Willis also represented more than sporting excellence, a passionate iconoclast who trusted himself to do the things that only he knew best. As a teenager, he let his hair hang low and gave himself the middle name “Dylan” in homage to the greatest Bob of them all, nurturing the fascination for the remainder of his life; so much older then, he’s younger than that now.

His action – open chested, ball coming from back pockets, Bette Davis-style – was imitated in back gardens, front grasses and school playgrounds across Britain. Though he only grasped its idiosyncrasies when watching himself on television, he nevertheless helped establish the principle that good technique is technique that works.

Willis was a doughty batsman too, facing down opposing fast bowlers and retiring with more Test not-outs than anyone else, obduracy he imposed off the pitch too. Even in the aftermath of his finest hour, when anyone else would have been overcome by exhilaration and emotion, Willis refused to dwell on his achievement, instead opting to criticise “the standard of journalism in this country”. He didn’t need a weatherman to know which way the wind blows.

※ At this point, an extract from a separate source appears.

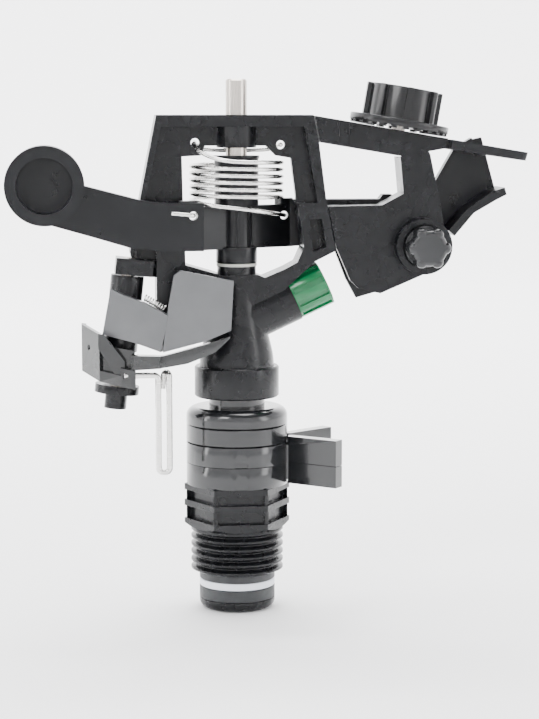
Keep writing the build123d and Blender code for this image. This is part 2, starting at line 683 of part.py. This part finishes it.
knob_flange_z = (0.85, 2.4)  # above the beam's top
knob_top = 9.7
with BuildPart() as deflector_knob:
    with BuildSketch(beam_plane(knob_along, knob_flange_z[0])):
        Circle(knob_flange_r)
    extrude(amount=knob_flange_z[1] - knob_flange_z[0])
    with BuildSketch(beam_plane(knob_along, knob_flange_z[1])):
        Circle(knob_drum_r)
        with PolarLocations(knob_drum_r, knob_ridges):
            Rectangle(2 * (knob_r - knob_drum_r), 1.5)
    extrude(amount=knob_top - knob_flange_z[1])
    # Crown of detent teeth under the flange
    with BuildSketch(beam_plane(knob_along, knob_flange_z[0])):
        with PolarLocations(knob_flange_r - 1.15, knob_teeth):
            Rectangle(1.9, 1.3)
    extrude(amount=-0.55)
    # Recess for the screw's head, and its bore
    with BuildSketch(beam_plane(knob_along, knob_top)):
        Circle(4.2)
    extrude(amount=-2.6, mode=Mode.SUBTRACT)
    with BuildSketch(beam_plane(knob_along, 0)):
        Circle(1.55)
    extrude(amount=knob_top, mode=Mode.SUBTRACT)
save(deflector_knob.part, "deflector_knob")

with BuildPart() as knob_screw:
    head_bottom = knob_top - 2.55
    with BuildSketch(beam_plane(knob_along, -5.5)):
        Circle(1.5)
    extrude(amount=5.5 + head_bottom)
    with BuildSketch(beam_plane(knob_along, head_bottom)):
        Circle(3.0)
    extrude(amount=1.8)
    fillet(knob_screw.edges().filter_by(GeomType.CIRCLE).group_by(Axis.Z)[-1], 0.7)
    with BuildSketch(beam_plane(knob_along, head_bottom + 1.8)):
        Rectangle(3.4, 0.8)
        Rectangle(0.8, 3.4)
    extrude(amount=-1.0, mode=Mode.SUBTRACT)
save(knob_screw.part, "knob_screw")

diffuser_skirt_back = 7.0    # distances in front of the middle plane
diffuser_dome_front = 16.0
with BuildPart() as diffuser_knob:
    with BuildSketch(plane_xz(-diffuser_skirt_back)):
        with Locations(diffuser_centre):
            Circle(diffuser_knob_r)
    extrude(amount=3.6)
    with BuildSketch(plane_xz(-diffuser_skirt_back - 3.6)):
        with Locations(diffuser_centre):
            Circle(diffuser_knob_r - 0.7)
            with PolarLocations(diffuser_knob_r - 1.2, 6):
                Circle(1.35)
    extrude(amount=diffuser_dome_front - diffuser_skirt_back - 3.6)
    fillet(diffuser_knob.faces().sort_by(Axis.Y)[0].edges(), 0.9)
    with BuildSketch(plane_xz(-diffuser_skirt_back + 0.1)):
        with Locations(diffuser_centre):
            Circle(diffuser_pin_r + 0.05)
    extrude(amount=5.4, mode=Mode.SUBTRACT)
save(diffuser_knob.part, "diffuser_knob")

with BuildPart() as diffuser_pin:
    with BuildSketch(plane_xz(-2.9)):
        with Locations(diffuser_centre):
            Circle(diffuser_pin_r)
    extrude(amount=9.0)
    chamfer(diffuser_pin.faces().sort_by(Axis.Y)[-1].edges(), 0.9)
save(diffuser_pin.part, "diffuser_pin")

# --------------------------------------------------------------------- trip mechanism
pivot_pin_r = 1.45
with BuildPart() as pivot_pin:
    with BuildSketch(pivot_plane(pivot_length)):
        Circle(pivot_pin_r)
    extrude(amount=pivot_length + 0.4)
save(pivot_pin.part, "pivot_pin")

with BuildPart() as pivot_nut:
    with BuildSketch(pivot_plane(30.5)):
        Circle(5.0)
    extrude(amount=1.9)
    with BuildSketch(pivot_plane(34.0)):
        Circle(2.5)
    extrude(amount=3.6)
    with BuildSketch(pivot_plane(33.7)):
        Circle(pivot_pin_r + 0.01)
    extrude(amount=8, mode=Mode.SUBTRACT)
save(pivot_nut.part, "pivot_nut")

# The lever's base slopes down towards the front, and its walls stand upright on it.
lever_slope = (0.13, -0.14)  # slopes of its normal along X and Y
lever_origin = (-30.0, -4.0, 44.5)
lever_outline = [(-35.4, 2.6), (-35.4, 1.2), (-31.4, -6.4), (-26.4, -9.0), (-23.3, -9.9),
                 (-23.3, -6.4), (-23.9, 2.0), (-29.5, 3.0)]
left_wall = [(-35.4, 2.6), (-35.4, 1.2), (-31.4, -6.4), (-30.6, -5.8), (-34.3, 1.5),
             (-34.3, 2.6)]
inner_wall = [(-31.0, -5.6), (-23.4, -6.9), (-23.4, -5.6), (-30.4, -4.3)]
front_block = [(-26.6, -8.9), (-23.3, -9.9), (-23.3, -6.2), (-26.6, -6.2)]
brace = [(-31.7, 52.0), (-31.7, 55.4), (-30.2, 54.8), (-25.8, 49.0), (-25.8, 44.6),
         (-27.2, 44.6)]
bar_arc = ((-24.4, -8.3), (-13.0, -11.0), (-2.4, -9.6))
bar_side = [(-24.4, 50.5), (-17.5, 50.5), (-8.6, 52.9), (-2.4, 54.7), (-2.4, 54.2),
            (-5.8, 51.2), (-8.9, 50.0), (-12.0, 48.8), (-17.7, 47.8), (-24.4, 47.2)]
bar_step_x = -17.5           # left of this the bar is a block
bar_thickness = 1.6
wire_r = 0.68
wire_axis = (-8.6, 45.9)     # Y and Z of the wire's own hinge


def lever_plane(height):
    """Sloping plane of the lever's base, this much above its underside."""
    origin = (lever_origin[0], lever_origin[1], lever_origin[2] + height)
    return Plane(origin=origin, x_dir=(1, 0, -lever_slope[0]),
                 z_dir=(lever_slope[0], lever_slope[1], 1))


def lever_points(outline):
    """Plan points of the lever, measured from the origin of its sloping plane."""
    return [(x - lever_origin[0], y - lever_origin[1]) for x, y in outline]


with BuildPart() as lever_bar:
    # Curved bar in front of the body: its plan, cut to its side view
    with BuildSketch(Plane.XY.offset(46)):
        with BuildLine():
            front_arc = ThreePointArc(*bar_arc)
            offset(front_arc, amount=bar_thickness / 2)
        make_face()
        with Locations((bar_step_x - 3.0, -9.6)):
            Rectangle(6.0, 3.0, rotation=-16)
    extrude(amount=10)
    with BuildSketch(plane_xz(-5)):
        Polygon(*bar_side, align=None)
    extrude(amount=8, mode=Mode.INTERSECT)

with BuildPart() as trip_lever:
    with BuildSketch(lever_plane(0)):
        Polygon(*lever_points(lever_outline), align=None)
    extrude(amount=2.5, dir=(0, 0, 1))
    with BuildSketch(lever_plane(0)):
        Polygon(*lever_points(left_wall), align=None)
    extrude(amount=10.6, dir=(0, 0, 1))
    with BuildSketch(lever_plane(0)):
        Polygon(*lever_points(inner_wall), align=None)
    extrude(amount=8.0, dir=(0, 0, 1))
    with BuildSketch(lever_plane(0)):
        Polygon(*lever_points(front_block), align=None)
    extrude(amount=4.2, dir=(0, 0, 1))
    # Sloping brace from the wall's front corner down to the block
    with BuildSketch(plane_xz(-6.3)):
        Polygon(*brace, align=None)
    extrude(amount=1.6)
    # Hub on the pivot pin
    with BuildSketch(pivot_plane(28.0)):
        Circle(3.2)
    extrude(amount=6.8)
    add(lever_bar.part)
    # Hole that carries the trip wire
    with BuildSketch(Plane(origin=(-26.3, wire_axis[0], wire_axis[1]), z_dir=(1, 0, 0))):
        Circle(wire_r + 0.05)
    extrude(amount=6, mode=Mode.SUBTRACT)
    with BuildSketch(pivot_plane(34)):
        Circle(pivot_pin_r + 0.06)
    extrude(amount=14, mode=Mode.SUBTRACT)
    # Hole in the wall that hooks the over-centre spring
    with BuildSketch(Plane(origin=(-40, -1.9, 51.6), z_dir=(1, 0, 0))):
        Circle(0.6)
    extrude(amount=8, mode=Mode.SUBTRACT)
save(trip_lever.part, "trip_lever")

wire_route = [(-26.0, wire_axis[0], wire_axis[1]), (-18.4, wire_axis[0], wire_axis[1]),
              (-18.4, wire_axis[0], 23.9), (-15.95, wire_axis[0], 23.9),
              (-15.95, wire_axis[0], 46.4), (-17.0, -6.6, 46.4), (-17.4, -6.6, 42.6)]
with BuildPart() as trip_wire:
    with BuildLine() as wire_line:
        FilletPolyline(*wire_route, radius=1.0)
    with BuildSketch(Plane(origin=wire_route[0], z_dir=(1, 0, 0))):
        Circle(wire_r)
    sweep(path=wire_line.line)
save(trip_wire.part, "trip_wire")

latch_range = (20.8, 3.65)    # distances below the pin's top
fold = (-16.1, -9.8)
left_panel_turn = 22.8       # degrees that the left panel turns back
left_panel = [(-28.3, 65.2), (-26.7, 64.3), (-21.2, 62.3), (-15.6, 59.4), (-17.4, 51.3),
              (-23.2, 53.2), (-30.2, 54.8)]
right_panel = [(-13.4, 69.5), (-1.6, 67.1), (-2.2, 56.0), (-7.9, 53.7), (-17.4, 51.3),
               (-16.9, 55.8), (-16.1, 61.9), (-14.9, 68.4)]
shield_thickness = 1.3
latch_arm = [(-2.9, -0.5), (-2.6, -3.4), (3.2, -5.8), (8.6, -8.05), (8.6, -6.4),
             (2.7, -4.0), (2.9, -0.5)]

with BuildPart() as reversing_latch:
    with BuildSketch(pivot_plane(latch_range[0])):
        Circle(3.75)
    extrude(amount=latch_range[0] - latch_range[1])
    # Arm of the latch, which backs the shield
    with BuildSketch(pivot_plane(16.5)):
        Polygon(*latch_arm, align=None)
    extrude(amount=5.8)
    with BuildSketch(pivot_plane(latch_range[0] + 1)):
        Circle(pivot_pin_r + 0.06)
    extrude(amount=20, mode=Mode.SUBTRACT)
save(reversing_latch.part, "reversing_latch")

panel_side = (cos(radians(left_panel_turn)), -sin(radians(left_panel_turn)), 0)
panel_normal = (-sin(radians(left_panel_turn)), -cos(radians(left_panel_turn)), 0)
with BuildPart() as trip_shield:
    with BuildSketch(Plane(origin=(fold[0], fold[1], 0), x_dir=panel_side,
                           z_dir=panel_normal)):
        Polygon(*[((x - fold[0]) / panel_side[0], z) for x, z in left_panel], align=None)
    extrude(amount=shield_thickness)
    with BuildSketch(plane_xz(fold[1])):
        Polygon(*right_panel, align=None)
    extrude(amount=shield_thickness)
save(trip_shield.part, "trip_shield")

# Over-centre spring of the trip, laid behind the shield's sloping top edge
over_centre_start = (-21.1, -6.9, 63.2)
over_centre_dir = (0.83, -0.29, -0.47)
over_centre_r = 0.62
over_centre_pitch = 0.62
with BuildPart() as over_centre_spring:
    with BuildLine() as small_coil:
        Helix(over_centre_pitch, 8 * over_centre_pitch, over_centre_r,
              center=over_centre_start, direction=over_centre_dir)
    with BuildSketch(Plane(origin=small_coil.line @ 0, z_dir=small_coil.line % 0)):
        Circle(0.2)
    sweep(path=small_coil.line, is_frenet=True)
save(over_centre_spring.part, "over_centre_spring")
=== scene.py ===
import math

import bmesh
import bpy
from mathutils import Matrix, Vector


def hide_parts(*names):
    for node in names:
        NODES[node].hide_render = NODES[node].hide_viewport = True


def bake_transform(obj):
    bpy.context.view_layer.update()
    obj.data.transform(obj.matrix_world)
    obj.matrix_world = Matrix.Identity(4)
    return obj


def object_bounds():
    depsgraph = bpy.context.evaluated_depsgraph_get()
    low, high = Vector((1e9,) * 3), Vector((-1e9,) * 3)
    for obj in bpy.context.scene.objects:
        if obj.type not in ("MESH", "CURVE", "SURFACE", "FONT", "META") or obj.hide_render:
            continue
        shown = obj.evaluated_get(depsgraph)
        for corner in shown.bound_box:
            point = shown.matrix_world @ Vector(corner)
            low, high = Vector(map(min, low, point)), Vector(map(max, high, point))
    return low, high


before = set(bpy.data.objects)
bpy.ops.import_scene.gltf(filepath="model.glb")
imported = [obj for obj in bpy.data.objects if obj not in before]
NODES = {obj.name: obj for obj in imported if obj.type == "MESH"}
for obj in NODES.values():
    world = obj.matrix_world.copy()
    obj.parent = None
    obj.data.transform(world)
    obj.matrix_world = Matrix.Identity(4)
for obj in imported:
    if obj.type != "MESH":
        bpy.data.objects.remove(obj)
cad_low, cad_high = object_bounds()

MM = 0.001
scene = bpy.context.scene


# ------------------------------------------------------------------ camera, light, floor
def make_camera():
    """The photograph's view: 6 degrees left of the front and 7 degrees above it."""
    data = bpy.data.cameras.new("camera")
    data.lens = 100.14
    data.sensor_width = 36
    data.clip_start, data.clip_end = 0.01, 20
    camera = bpy.data.objects.new("camera", data)
    scene.collection.objects.link(camera)
    camera.location = Vector((-40.0, -452.3, 104.7)) * MM
    look = Vector((0.1037, 0.9868, -0.1236))
    camera.rotation_mode = "QUATERNION"
    camera.rotation_quaternion = look.to_track_quat("-Z", "Y")
    scene.camera = camera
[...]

On retiring from the game, Willis moved into the commentary box. But his laconic style – his inability to talk falsely, blow the idiot wind or pretend that he just didn’t see – was not universally appealing, and he was eventually dropped for younger faces, before finding the perfect niche for his principles alongside Charles Colvile on Sky’s close-of-play show, The Verdict.

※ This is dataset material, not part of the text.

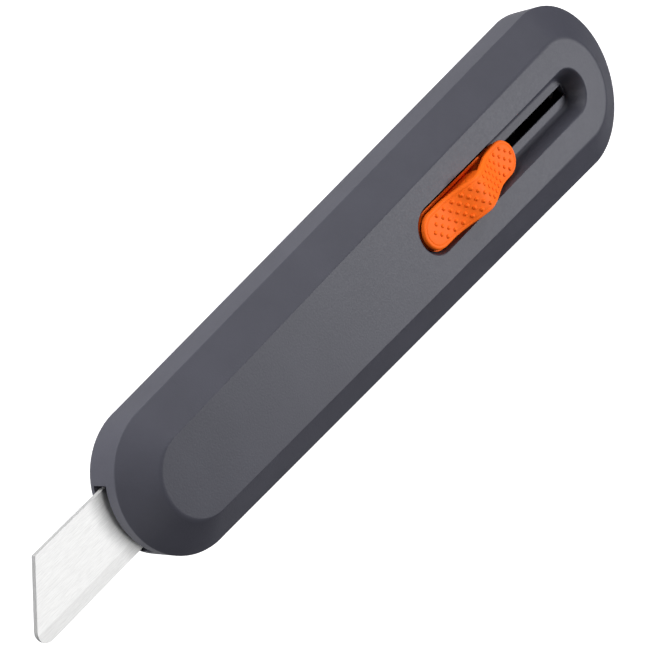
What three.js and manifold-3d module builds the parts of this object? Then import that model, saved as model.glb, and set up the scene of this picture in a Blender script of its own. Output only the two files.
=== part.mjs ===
// Utility knife with a retractable blade, built as the pieces it comes apart into.
// Millimetres. +X points to the blade tip, +Y to the cutting edge, +Z to the slider.
// The origin is the middle of the flat rear face, where the knife lies on a table.
import * as THREE from 'three';
import { mergeVertices } from 'three/addons/utils/BufferGeometryUtils.js';
import Module from 'manifold-3d';

const wasm = await Module();
wasm.setup();

// ---------- driving dimensions ----------
const FIT = 0.3;                    // gap kept between pieces that touch
const LENGTH = 158;                 // handle, nose to tail
const END_SQUASH = 0.951;           // the round ends are this much shorter than half circles
const NOSE_R = 14.13;               // half width of the handle at the nose
const TAIL_R = 18.46;               // half width at the tail
const REAR_Z = 6.14;                // rear edge of the side wall, where the shells part
const SIDE_Z = 13.8;                // front edge of the side wall
const FACE_Z = 18.37;               // front face at mid length
const FACE_SLOPE = 0.0025;          // the front face rises a little towards the nose
const WALL = 2.2;                   // wall of the shells
const CEILING_Z = 12.4;             // inner side of the front shell under the slider
const NOSE_X = LENGTH / 2 - NOSE_R * END_SQUASH;
const TAIL_X = -LENGTH / 2 + TAIL_R * END_SQUASH;
const BODY = { noseX: NOSE_X, noseR: NOSE_R, tailX: TAIL_X, tailR: TAIL_R };
const FRONT_FACE = { noseX: 65.1, noseR: 8.06, tailX: -60.1, tailR: 11.47 };
const REAR_FACE = { noseX: 65.1, noseR: 7.9, tailX: -60.1, tailR: 11.4 };
const REAR_FACE_INSIDE = { noseX: 64.5, noseR: 6.4, tailX: -59.5, tailR: 9.9 };

const TRAVEL = 26;                  // blade and slider, fully out to fully in
const RECESS = { front: -8.5, tail: -59.25, top: 5.15, floor: 3.4, floorZ: 14.2 };
const SLOT = { front: -10.5, tail: -61.9, half: 1.15 };

const BLADE = { tip: 103.4, back: -6.26, edge: 7.04, length: 61, top: 8.92, thick: 1.2 };
const BLADE_SLANT = 9.85;           // how far the end slants back from edge to back
const BLADE_POINT_R = 2.05;         // radius of the rounded points
const BEVEL = 2.55;                 // width of the ground edge
const EXIT = { low: -7.2, high: 7.75, bottom: 7.3, top: 11.1 };

const CARRIER = { rear: -46, front: 72, half: 8.6, bottom: 9.2, top: 10.8 };
const RIB = { rear: -33, front: -8, half: 3, top: CEILING_Z - FIT };
const STUD = { x: 70, y: -5.4, r: 1.1 };
const SCREW_X = [-12.5, -27.5];
const PAD_SPRING_X = -19.6;

const DETENT_X = -24;               // where the leaf's bump sits with the blade out
const DETENT_Y = 6.9;
const LEAF_RIVET_X = -42;
const CLIP_RIVET_X = [34, 38.5];

const HINGE = { x: -61, z: 2, barrel: 2, half: 7, earIn: 7.3, earOut: 9.8, pin: 0.7, bore: 1 };
const PAD_HINGE = { x: -7, z: 17.3, pin: 0.6, bore: 0.9 };
const CATCH = { x0: 30, x1: 36, fin: 11.25 };

// ---------- materials ----------
const paint = (color, roughness, metalness = 0) =>
  new THREE.MeshStandardMaterial({ color, roughness, metalness });
const nylon = paint(0x5c5d65, 0.62);
const blackPlastic = paint(0x161618, 0.5);
const orange = paint(0xf46a22, 0.45);
const ceramic = paint(0xf3f3f1, 0.35);
const steel = paint(0xb4b6b9, 0.3, 1);
const rubber = paint(0x1c1c1c, 0.9);

// ---------- solids ----------
function solid(geometry) {
  const bare = geometry.clone();
  bare.deleteAttribute('normal');
  bare.deleteAttribute('uv');
  const merged = mergeVertices(bare, 1e-4);
  const mesh = new wasm.Mesh({
    numProp: 3,
    vertProperties: new Float32Array(merged.attributes.position.array),
    triVerts: new Uint32Array(merged.index.array),
  });
  return new wasm.Manifold(mesh);
}

function geometryOf(body) {
  const { vertProperties, triVerts } = body.getMesh();
  const geometry = new THREE.BufferGeometry();
  geometry.setAttribute('position', new THREE.BufferAttribute(new Float32Array(vertProperties), 3));
  geometry.setIndex(new THREE.BufferAttribute(new Uint32Array(triVerts), 1));
  geometry.computeVertexNormals();
  return geometry;
}

const join = (first, ...others) => others.reduce((body, other) => body.add(other), first);
const cut = (first, ...others) => others.reduce((body, other) => body.subtract(other), first);

function block(x0, x1, y0, y1, z0, z1) {
  const geometry = new THREE.BoxGeometry(x1 - x0, y1 - y0, z1 - z0);
  geometry.translate((x0 + x1) / 2, (y0 + y1) / 2, (z0 + z1) / 2);
  return solid(geometry);
}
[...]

Like all normal abnormal people, The Spin takes intense pleasure in watching the team it supports suffering – misery is compelling, misery of those we know most compelling of all. So the joy of yet another England humiliation was elevated by the anticipation of Willis deconstructing it with equal measures of love and disgust; occasionally he used a little too much force, but too serious to fool, he just wanted to be on the side that’s winning.

Bob Willis
Bob Willis’s bowling action was imitated in gardens, playgrounds and parks across Britain. Photograph: Colorsport/Rex/Shutterstock

The way sportsmen play tends to reflect the way they are, and Willis was no different. Talking as he bowled – off his long run every time – good and bad he defined these terms, with pinpoint precision and punishing probity. The “Well, Charles” introduction to his invective – scat, more or less – became a simple yet sublime catchphrase, and would immediately be followed by a meticulously structured argument that ended several minutes and bodies later, in a blaze of raging glory.

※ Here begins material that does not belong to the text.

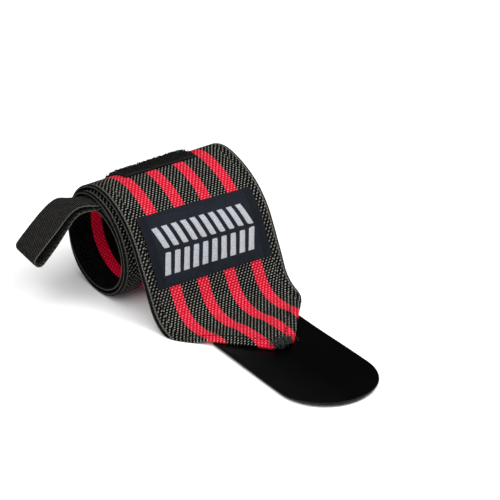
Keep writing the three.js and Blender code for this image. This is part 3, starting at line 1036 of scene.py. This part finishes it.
def label_bars():
    """Two rows of plain slanted bars where a label carries its print."""
    start = band.leave + LABEL_BELOW_LEAVE
    section = ((0, 0.0), (0.12, 0.7 * BAR_CROWN), (0.5, BAR_CROWN), (0.88, 0.7 * BAR_CROWN), (1, 0.0))
    steps, wide = 9, len(section)
    points, faces = [], []
    for near, way in BAR_ROWS:
        for k in range(BARS_IN_ROW):
            left = -LABEL_WIDTH / 2 + BARS_FROM_END + k * BAR_PITCH
            base = len(points)
            for i in range(steps):
                share = i / (steps - 1)
                lean = way * BAR_SLOPE * (share - 0.5) * BAR_HEIGHT
                for edge, rise in section:
                    ends = 0.0 if i in (0, steps - 1) else 1.0
                    along = start + near + share * BAR_HEIGHT
                    points.append((left + lean + edge * BAR_WIDTH, along, rise * ends))
            for i in range(steps - 1):
                for j in range(wide - 1):
                    a = base + i * wide + j
                    faces.append([a, a + wide, a + wide + 1, a + 1])
    p = np.array(points)
    seat = LABEL_THICK + 0.2 + 0.1 * np.sin(p[:, 0] / 6.1 + 0.4) * np.sin(p[:, 1] / 5.3)
    places = band.place(p[:, 0], p[:, 1], seat + p[:, 2])
    uv = np.stack([p[:, 0] + LABEL_WIDTH / 2, p[:, 1] - start], -1)
    return mesh_object("label_bars", places, faces, uv)


# The stage

def stage():
    corners = [[(x, y, 0.0) for x in (-FLOOR_HALF, FLOOR_HALF)] for y in (FLOOR_HALF, -FLOOR_HALF)]
    floor = grid_object("floor", np.array(corners))
    s = Shader("pale_floor", roughness=0.9, specular=0.1)
    s.colour((0.92, 0.92, 0.92))
    floor.data.materials.append(s.material)
    world = bpy.data.worlds.new("studio")
    bpy.context.scene.world = world
    world.use_nodes = True
    background = world.node_tree.nodes["Background"].inputs
    background["Color"].default_value = (1, 1, 1, 1)
    background["Strength"].default_value = WORLD_STRENGTH
    for name, place, size, power in LAMPS:
        lamp = bpy.data.lights.new(name, "AREA")
        lamp.energy = power
        lamp.size = size
        thing = bpy.data.objects.new(name, lamp)
        thing.location = place
        thing.rotation_euler = (Vector(LAMP_AIM) - Vector(place)).to_track_quat("-Z", "Y").to_euler()
        bpy.context.scene.collection.objects.link(thing)


def camera():
    a, e = math.radians(CAMERA_AZIMUTH), math.radians(CAMERA_ELEVATION)
    back = Vector((math.sin(a) * math.cos(e), -math.cos(a) * math.cos(e), math.sin(e)))
    lens = bpy.data.cameras.new("camera")
    lens.lens = CAMERA_LENS
    lens.sensor_width = SENSOR
    lens.sensor_fit = "HORIZONTAL"
    lens.clip_start = 0.05
    lens.clip_end = 20
    thing = bpy.data.objects.new("camera", lens)
    thing.location = (Vector(CAMERA_AIM) + back * CAMERA_DISTANCE) * MM
    thing.rotation_mode = "QUATERNION"
    thing.rotation_quaternion = (-back).to_track_quat("-Z", "Y")
    bpy.context.scene.collection.objects.link(thing)
    bpy.context.scene.camera = thing
    bpy.context.scene.view_settings.view_transform = "Standard"


camera()
stage()

edge_yarn = yarn_shader("selvedge_yarn", (0.012, 0.012, 0.010), (0.07, 0.068, 0.06))
strap_yarn = yarn_shader("strap_edge_yarn", (0.03, 0.03, 0.026), (0.10, 0.097, 0.085))
black_thread = yarn_shader("black_thread", (0.003, 0.003, 0.0035), (0.012, 0.012, 0.014), roughness=0.5)
pile_yarn = yarn_shader("black_pile", (0.002, 0.002, 0.002), (0.012, 0.012, 0.012), roughness=0.85)
hook_plastic = yarn_shader("hook_plastic", (0.004, 0.004, 0.004), (0.010, 0.010, 0.010), roughness=0.35)
tuft_yarn = yarn_shader("frayed_yarn", (0.001, 0.001, 0.001), (0.055, 0.063, 0.058), scale=1600.0)
bar_yarn = yarn_shader("light_label_yarn", (0.11, 0.113, 0.125), (0.47, 0.48, 0.52), roughness=0.6,
                       scale=1900.0)

cloth = elastic_band()
cords = selvedges(edge_yarn)
strap = thumb_loop()
strap_cords = strap_edges(strap_yarn)
label_piece = label()
bars = label_bars()
backing = patch()
pile = patch_pile(pile_yarn)
tab = hook_tab()
hooks = tab_hooks(hook_plastic)
label_seam, *hem_seams = sewing(black_thread)
tuft = tip_tuft(tuft_yarn)

MATERIALS = (
    (cloth, elastic_shader()),
    (strap, strap_shader()),
    (label_piece, label_shader()),
    (bars, bar_yarn),
    (backing, pile_yarn),
    (tab, backing_shader()),
)
for thing, material in MATERIALS:
    thing.data.materials.append(material)

SLOTS = {
    "elastic_band": [cloth, *cords, *hem_seams, tuft],
    "strap_webbing": [strap, *strap_cords],
    "label_cloth": [label_piece, label_seam, bars],
    "loop_pile": [backing, pile],
    "hook_backing": [tab, hooks],
}
for slot, things in SLOTS.items():
    for thing in things:
        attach(thing, "root")

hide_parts("elastic_band")
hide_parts("thumb_loop")
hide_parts("label")
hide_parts("loop_patch")
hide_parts("hook_tab")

Much as this will be missed, though, a television programme losing its star – the only tangible consequence for those not lucky enough to know Willis personally – cannot explain melancholy mood. Rather, Willis’s sad passing reminds us of sport’s true nature. Though we are drawn to it by others, we stay with it because it is us, so entwined with our lives as to be inseparable, a never-ending story that roots us in the past and flings us into the future. Sport is personal and sport is immortal, its song always sung, its deeds forever young.

As a consequence, we build profound relationships with those who bestow it upon us. Over hours, sessions, days, series and seasons, we watch cricketers and broadcasters developing, maturing and ageing. We become familiar with their stylistic quirks and verbal tics, see them in elation and desolation, introduce them to our families. We know them.

Except we don’t know them at all. Anyone who’s lost someone close to them and anyone who’s experienced the awful process of death, of waiting for the breath that doesn’t come, understands the unfathomable finality of it all and how quickly the world moves on. Which is to say that Bob Willis the cricketer and Bob Willis the broadcaster does not constitute Bob Willis the father and Bob Willis the husband, which is to say that when we have feelings thinking about Bob Willis we are having feelings about ourselves: about the passage of time, about how we’ve spent our time, about running out of time. He not busy being born is busy dying.

Thanks for everything, your Bobness. Go well.